Harold Bernat est professeur de philosophie au Lycée Montesquieu, à Bordeaux. La défaite de la majorité est son neuvième bouquin. Un essai de critique politique, dans la logique de son blog « Critique de la critique » et des textes précédents dont la parution s’est accélérée sous le règne de Macron : Le néant et la politique : critique de l’avènement Macron (2017), Asphyxie, manuel de désenfumage pour notre temps (2020), Oraison funèbre de la classe de philosophie (2020).

La majorité dont il est ici question n’est pas celle qu’on croit, cette petite majorité étriquée issue d’élections auxquelles de moins en moins de gens participent, et dont on peut souhaiter la défaite tout en doutant qu’elle puisse se réaliser. Mais c’est celle des exclus du système démocratique, cette majorité silencieuse, comme on dit, mais qui, plus encore que sans voix, est « parlée » par les politiques et les médias.

Pas de réponse politique

Le constat établi par Bernat est radical. A partir de l’expérience qui fut la sienne des luttes menées contre la destruction programmée de l’Education nationale par son ministre Blanquer, en particulier de l’enseignement de la philosophie, (il y eut aussi les manifestations contre la réforme des retraites et, bien sûr, les Gilets jaunes) et qui n’ont mené à rien, il se demande où sont passés les partis de « gauche », les syndicats, les relais, qu’on pourrait croire nécessaires, des revendications de ceux qui ne veulent pas baisser les bras et assister à l’effondrement de l’esprit critique, à la privatisation de ce qui faisait l’ossature même de la République.

Face au mépris des décideurs, à l’obstination qui est la leur de détruire les services publics pour le plus grand bénéfice des maîtres de la finance et de l’économie, il n’y a pas, à gauche, de réponse politique à la hauteur. Bernat n’est pas tendre pour les rituels de protestation et sa description des défilés traditionnels est cruelle.

« Là où l’on attendrait une réponse politique, construite, structurée, cohérente, il faut se contenter de mots d’ordre faciles et de déambulations urbaines. »

Ce qui rend compte de la défaite de la majorité c’est le défaut de Verbe politique.

Que faire ?

Et tout le monde en prend pour son grade depuis Macron (mais les choses avaient commencé bien avant lui), le système (mais n’est-ce pas le défaut originel de la démocratie ?), ses thuriféraires, les médias jusqu’à ceux qui, par leur comportement, contribuent à ce que la vraie majorité n’ait pas conscience de la force qu’elle représente, les syndicats (tous minables), les partis (ils agonisent mais passent leur temps à se bouffer le nez entre eux) et même les associations qui, au ras du quotidien, essaient de venir en aide aux plus démunis.

Que faire ? éternelle question, pour que cette majorité sorte de la torpeur dans laquelle elle s’enlise ? Comment s’adresser à elle, par quels canaux, comment fédérer des luttes sporadiques et vouées à l’échec, comment l’éveiller de la fascination dans laquelle la société du spectacle la tient prisonnière ? On ne peut attendre quelque soulèvement spontané qui retombera vite comme un soufflé.

« Il n’existe pas d’autres façons de résister à cette réécriture permanente du social depuis les lieux de pouvoir médiatique au service d’une ultraminorité que la mise en commun majoritaire de pratiques sociales situées. »

« Nous »

Certes, c’est bien le problème mais la façon concrète d’y répondre demeure incertaine.
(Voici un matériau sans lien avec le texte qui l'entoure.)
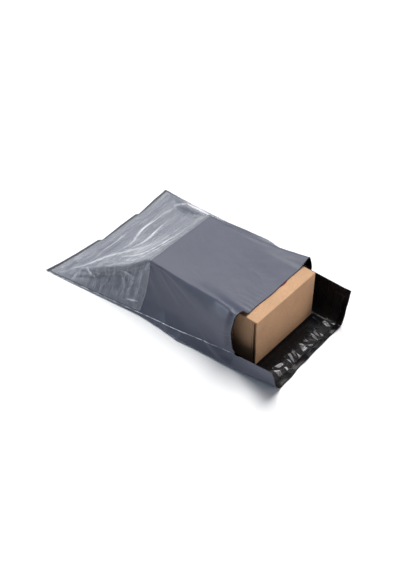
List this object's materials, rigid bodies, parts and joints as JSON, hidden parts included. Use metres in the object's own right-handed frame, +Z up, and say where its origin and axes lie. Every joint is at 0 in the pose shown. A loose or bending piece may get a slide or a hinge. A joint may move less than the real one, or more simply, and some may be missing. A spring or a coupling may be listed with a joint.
{
  "type": "poly mailer bag",
  "caption": "Grey and black courier mailing bag with a clear document pocket, lying open round a closed brown carton, its adhesive lip laid out in front.",
  "frame": {"origin": "middle of the bag's footprint, on the surface it lies on", "axes": "+Z up, +Y along the bag towards its closed end, +X across the mouth"},
  "size_m": [0.24, 0.375, 0.0862],
  "materials": {
    "film_grey": "soft gloss film, grey outside and black inside",
    "film_clear": "glossy hazy clear film",
    "hot_melt": "glossy",
    "liner": "glossy wrinkled clear film",
    "kraft": "uncoated brown board"
  },
  "bodies": {
    "root": {"mailer_film": "film_grey", "document_pocket": "film_clear", "adhesive_strip": "hot_melt", "release_liner": "liner", "carton": "kraft"}
  },
  "joints": []
}
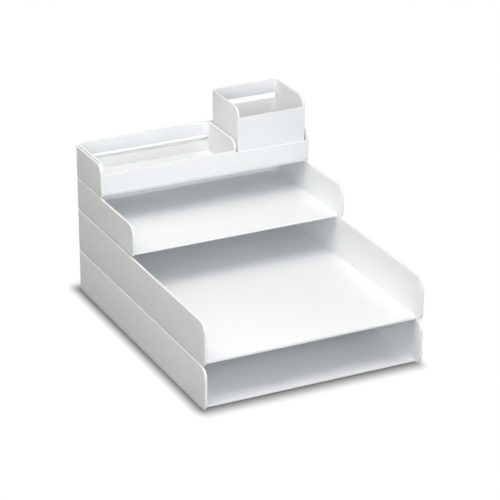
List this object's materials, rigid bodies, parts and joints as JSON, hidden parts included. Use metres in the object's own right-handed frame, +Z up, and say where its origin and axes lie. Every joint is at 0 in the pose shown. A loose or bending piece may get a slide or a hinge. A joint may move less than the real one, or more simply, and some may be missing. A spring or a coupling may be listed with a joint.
{
  "type": "letter tray stack",
  "caption": "Stepped desk stack of open-front letter trays under a shallow walled tray that holds a lift-out pen tray and a taller lift-out pen cup.",
  "frame": {"origin": "on the desk, under the middle of the stack's outline", "axes": "+Z up; -Y towards the open fronts of the letter trays; +X towards the side where the pen cup stands"},
  "size_m": [0.265, 0.36, 0.2265],
  "materials": {
    "white_plastic": "satin moulded white",
    "foot_rubber": "matt dark grey"
  },
  "bodies": {
    "bottom_letter_tray": {"bottom_letter_tray": "white_plastic", "foot_front_left": "foot_rubber", "foot_front_right": "foot_rubber", "foot_rear_left": "foot_rubber", "foot_rear_right": "foot_rubber"},
    "second_letter_tray": {"second_letter_tray": "white_plastic"},
    "half_tray": {"half_tray": "white_plastic"},
    "top_tray": {"top_tray": "white_plastic"},
    "pen_tray": {"pen_tray": "white_plastic"},
    "pen_cup": {"pen_cup": "white_plastic"}
  },
  "joints": [
    {"name": "second_letter_tray_lift", "type": "slide", "parent": "bottom_letter_tray", "child": "second_letter_tray", "axis": [0, 0, 1], "range_m": [0, 0.06]},
    {"name": "half_tray_lift", "type": "slide", "parent": "second_letter_tray", "child": "half_tray", "axis": [0, 0, 1], "range_m": [0, 0.06]},
    {"name": "top_tray_lift", "type": "slide", "parent": "half_tray", "child": "top_tray", "axis": [0, 0, 1], "range_m": [0, 0.06]},
    {"name": "pen_tray_lift", "type": "slide", "parent": "top_tray", "child": "pen_tray", "axis": [0, 0, 1], "range_m": [0, 0.06]},
    {"name": "pen_cup_lift", "type": "slide", "parent": "top_tray", "child": "pen_cup", "axis": [0, 0, 1], "range_m": [0, 0.06]}
  ]
}
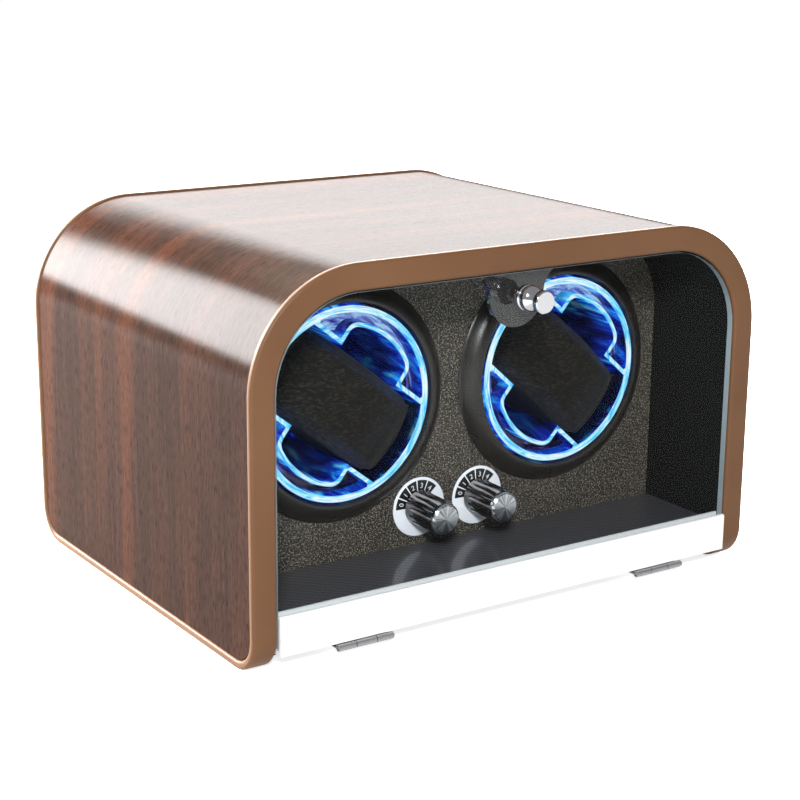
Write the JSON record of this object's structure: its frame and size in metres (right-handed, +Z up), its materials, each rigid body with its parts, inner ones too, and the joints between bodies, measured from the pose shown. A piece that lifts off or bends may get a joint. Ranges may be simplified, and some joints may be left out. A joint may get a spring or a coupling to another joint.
{
  "type": "watch winder box",
  "caption": "Double watch winder: wood shell with rounded shoulders, drop-down clear door, motor-turned clear rotors holding pillows, and turning control knobs.",
  "frame": {"origin": "on the resting plane, under the middle of the bounding box", "axes": "+Z up, the door faces -Y, +X to the right as seen from the front"},
  "size_m": [0.25, 0.2112, 0.1556],
  "materials": {
    "walnut_grain": "satin clear coat over straight dark walnut grain",
    "brown_trim": "smooth moulded edge strip",
    "black_board": "black-faced fibreboard",
    "black_lining": "matt black lining sheet",
    "carbon_sheet": "black vinyl sheet with a woven pattern",
    "pebbled_black": "black with a fine sparkling pebble grain",
    "satin_black": "smooth satin black",
    "grey_gloss": "smooth dark grey",
    "gloss_black": "gloss black",
    "clear_acrylic": "polished clear acrylic",
    "black_leather": "black grained leather cover over foam",
    "silver_anodised": "silver anodised, satin",
    "brushed_aluminium": "radially brushed",
    "chrome": "polished",
    "nickel": "nickel plate",
    "steel": "zinc plated",
    "dark_steel": "black finish",
    "brass": "machined",
    "white_nylon": "moulded white nylon",
    "circuit_board": "green solder mask"
  },
  "bodies": {
    "case": {"wood_shell": "walnut_grain", "front_edge_trim": "brown_trim", "rear_edge_trim": "brown_trim", "base_board": "black_board", "back_panel": "black_board", "motor_plate": "black_board", "inner_liner": "black_lining", "floor_liner": "carbon_sheet", "front_panel": "pebbled_black", "catch_tab": "grey_gloss", "catch_magnet": "nickel", "dc_jack": "gloss_black", "light_switch": "gloss_black", "back_panel_screw_1": "dark_steel", "back_panel_screw_2": "dark_steel", "back_panel_screw_3": "dark_steel", "back_panel_screw_4": "dark_steel", "rotor_bezel_left": "satin_black", "light_ring_left": "circuit_board", "rotor_bearing_left": "steel", "motor_left": "steel", "motor_bracket_left": "steel", "dial_plate_left": "brushed_aluminium", "rotary_switch_left": "steel", "hinge_case_leaf_left": "steel", "hinge_pin_left": "steel", "rotor_bezel_right": "satin_black", "light_ring_right": "circuit_board", "rotor_bearing_right": "steel", "motor_right": "steel", "motor_bracket_right": "steel", "dial_plate_right": "brushed_aluminium", "rotary_switch_right": "steel", "hinge_case_leaf_right": "steel", "hinge_pin_right": "steel", "control_board": "circuit_board"},
    "door": {"door_pane": "clear_acrylic", "door_rail": "silver_anodised", "door_knob": "chrome", "door_knob_screw": "nickel", "hinge_door_leaf_left": "steel", "hinge_door_leaf_right": "steel"},
    "rotor_left": {"rotor_cup_left": "clear_acrylic", "rotor_hub_left": "white_nylon", "drive_gear_left": "white_nylon"},
    "pillow_left": {"pillow_left": "black_leather"},
    "pinion_left": {"motor_pinion_left": "brass"},
    "control_left": {"control_knob_left": "gloss_black", "knob_cap_left": "brushed_aluminium", "switch_spindle_left": "steel"},
    "rotor_right": {"rotor_cup_right": "clear_acrylic", "rotor_hub_right": "white_nylon", "drive_gear_right": "white_nylon"},
    "pillow_right": {"pillow_right": "black_leather"},
    "pinion_right": {"motor_pinion_right": "brass"},
    "control_right": {"control_knob_right": "gloss_black", "knob_cap_right": "brushed_aluminium", "switch_spindle_right": "steel"},
    "light_rocker": {"light_rocker": "gloss_black"}
  },
  "joints": [
    {"name": "door_hinge", "type": "hinge", "parent": "case", "child": "door", "pos_m": [0, -0.0943, 0.0055], "axis": [1, 0, 0], "range_deg": [0, 86]},
    {"name": "rotor_left_spin", "type": "hinge", "parent": "case", "child": "rotor_left", "pos_m": [-0.05565, -0.0469, 0.0872], "axis": [0, 1, 0], "continuous": true},
    {"name": "motor_left_spin", "type": "hinge", "parent": "case", "child": "pinion_left", "pos_m": [-0.05565, 0.0226, 0.0592], "axis": [0, 1, 0], "continuous": true},
    {"name": "pillow_left_slide", "type": "slide", "parent": "rotor_left", "child": "pillow_left", "axis": [0, -1, 0], "range_m": [0, 0.028]},
    {"name": "control_left_turn", "type": "hinge", "parent": "case", "child": "control_left", "pos_m": [-0.0153, -0.0629, 0.0354], "axis": [0, 1, 0], "range_deg": [0, 120]},
    {"name": "rotor_right_spin", "type": "hinge", "parent": "case", "child": "rotor_right", "pos_m": [0.05565, -0.0469, 0.0872], "axis": [0, 1, 0], "continuous": true},
    {"name": "motor_right_spin", "type": "hinge", "parent": "case", "child": "pinion_right", "pos_m": [0.05565, 0.0226, 0.0592], "axis": [0, 1, 0], "continuous": true},
    {"name": "pillow_right_slide", "type": "slide", "parent": "rotor_right", "child": "pillow_right", "axis": [0, -1, 0], "range_m": [0, 0.028]},
    {"name": "control_right_turn", "type": "hinge", "parent": "case", "child": "control_right", "pos_m": [0.0153, -0.0629, 0.0354], "axis": [0, 1, 0], "range_deg": [0, 120]},
    {"name": "light_rocker_tilt", "type": "hinge", "parent": "case", "child": "light_rocker", "pos_m": [-0.075, 0.0984, 0.034], "axis": [-1, 0, 0], "range_deg": [0, 14]}
  ],
  "couplings": [
    {"joint": "motor_left_spin", "follows": "rotor_left_spin", "ratio": -4},
    {"joint": "motor_right_spin", "follows": "rotor_right_spin", "ratio": -4}
  ]
}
Il faudrait que nous acceptions de « nous discipliner politiquement », il faut « une reprise en main collective des pratiques ».

« Un travail de repolitisation et d’éducation populaire aux luttes sociales et à l’histoire politique de notre pays est une condition incontournable de la reformation d’un bloc populaire que d’autres appellent ”union”. Cela pose autant la question de la souveraineté politique, celle du peuple, que notre capacité à organiser politiquement, depuis nos pratiques situées, une force de résistance au néo-libéralisme et à son management invasif, aliénant et paternaliste. »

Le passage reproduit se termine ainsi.